For the small example here, the topics might make a lot of sense, and we aren't comparing them to
novels by other authors. But we can make use of the pyLDAvis
library to explore our
topic model.
Follow Along
We will load the same "Alice in Wonderland" text from the last objective and run an LDA model with
five topics. After creating our model, we'll use the pyLDAvis
library to produce an
interactive visualization of our topics.
# Suppress annoying warning
import warnings
warnings.filterwarnings("ignore", category=DeprecationWarning)
# Import the library
import pyLDAvis.gensim
# Use the visualization in a notebook
pyLDAvis.enable_notebook()
# Repeat the topic model from the previous objective
# Imports
import gensim
from gensim.utils import simple_preprocess
from gensim.parsing.preprocessing import STOPWORDS
# Add additional stop words
#STOPWORDS = set(STOPWORDS).union(set(['said', 'mr', 'mrs']))
# Function for tokenizing the
def tokenize(text):
return [token for token in simple_preprocess(text) if token not in STOPWORDS]
# Read in the text (download to run locally)
with open('wonderland.txt', 'r') as file:
text_str = file.read()
# Split the string on the newline character
text = text_str.split('\n')
# Tokenize each chunk of text
text_tokens = [tokenize(chunk) for chunk in text]
# Imports
from gensim import corpora
# Create the term dictionary of our corpus
# every unique term is assigned an index
dictionary = corpora.Dictionary(text_tokens)
# Convert list of documents (corpus) into Document Term Matrix
# using the dictionary we just created
doc_term_matrix = [dictionary.doc2bow(doc) for doc in text_tokens]
# Imports
from gensim.models.ldamulticore import LdaMulticore
# Create the object for LDA model
lda = gensim.models.ldamodel.LdaModel
# Train LDA model on the document term matrix
# topics = 5
ldamodel = lda(doc_term_matrix, num_topics=5, id2word = dictionary, passes=50)
# Interactive visualization for topic modeling
# Uncomment the following line to start the interactive visualization
# (a screenshot will be displayed below)
#pyLDAvis.gensim.prepare(ldamodel, doc_term_matrix, dictionary)

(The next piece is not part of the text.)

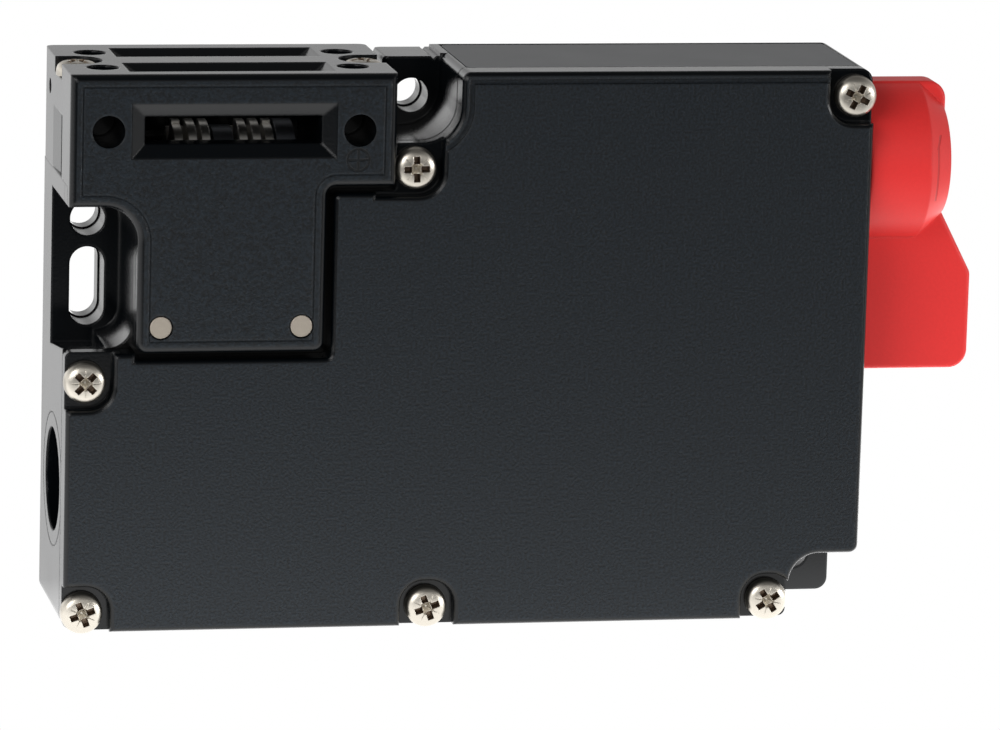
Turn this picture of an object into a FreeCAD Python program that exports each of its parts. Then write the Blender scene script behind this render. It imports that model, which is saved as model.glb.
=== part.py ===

Because we're viewing this content on a static site and not in a notebook, we cannot run this interactive visualization. But, we can see that this tool allows us to compare the word distributions within each topic (bar chart on the right). We can also see if there is any overlap between topics (bubble chart on the left).
Challenge
Right now is an excellent time to try out pyLDAvis
yourself! Using the same code and
the text available here, reproduce the above step to create
your topic model. You can even fit more topics and see how the distribution changes.
Additional Resources
Guided Project
Open DS_414_Topic_Modeling_Lecture_GP.ipynb in the GitHub repository to follow along with the guided project.
Note: The guided project solution notebook in the GitHub repository is currently broken.
Module Assignment
Apply topic modeling to analyze Amazon reviews using Gensim LDA. Clean the dataset, fit the model, select appropriate number of topics, and create visualizations to summarize your findings.